Not everything went right, since sometimes she had to suffer from the humiliations of New Labour modernisation, particularly at the Edinburgh 1997 summit. Anji Hunter, Tony Blair’s political secretary, recalled at a seminar in 2018: “I remember the Queen looked very bemused during the national anthem at Edinburgh because it was a new version of it, which nobody recognised. Nobody stood up – that was what was embarrassing. The Foreign Office minister Liz Symons had to get everybody to stand up in the royal box. She got the foreign secretary to stand up.

“It was exciting, in a sense. There was a new ‘Let us make it youthful and vigorous’, not just about people getting in a room and just chat, chat, chat. We arranged a photocall with Nelson Mandela walking around the golf course, things like that that we knew the media would be interested in, as well as going to St Andrews on the Orient Express.

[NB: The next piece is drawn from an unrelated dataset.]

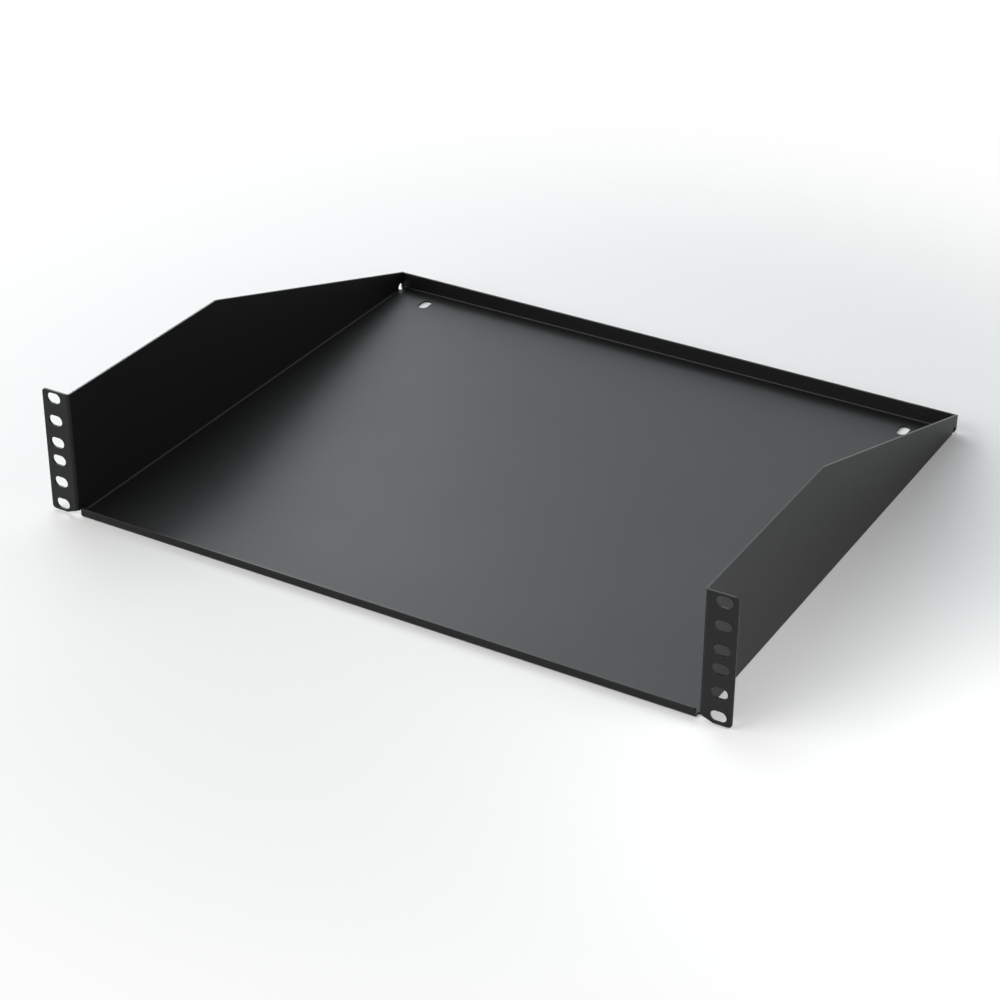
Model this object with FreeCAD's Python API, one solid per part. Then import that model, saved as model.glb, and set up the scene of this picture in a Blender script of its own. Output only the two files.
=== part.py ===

We were hellbent on getting good coverage in those days.”

But gradually, as more rival and, frankly, more relevant summits fill the diplomatic calendar, the calibre of the leaders attending has declined and the length of the summits has shortened, making the institution more and more dependent on the monarchy, and so linking the institution increasingly to a lost and increasingly tarnished British empire.

The question ahead is whether King Charles, however hard he tries, will be able to provide the same glue as her, or whether instead gradually this unique, multilateral yet personal institution will be laid to rest along with the Queen herself. She would undoubtedly be appalled if that were to happen.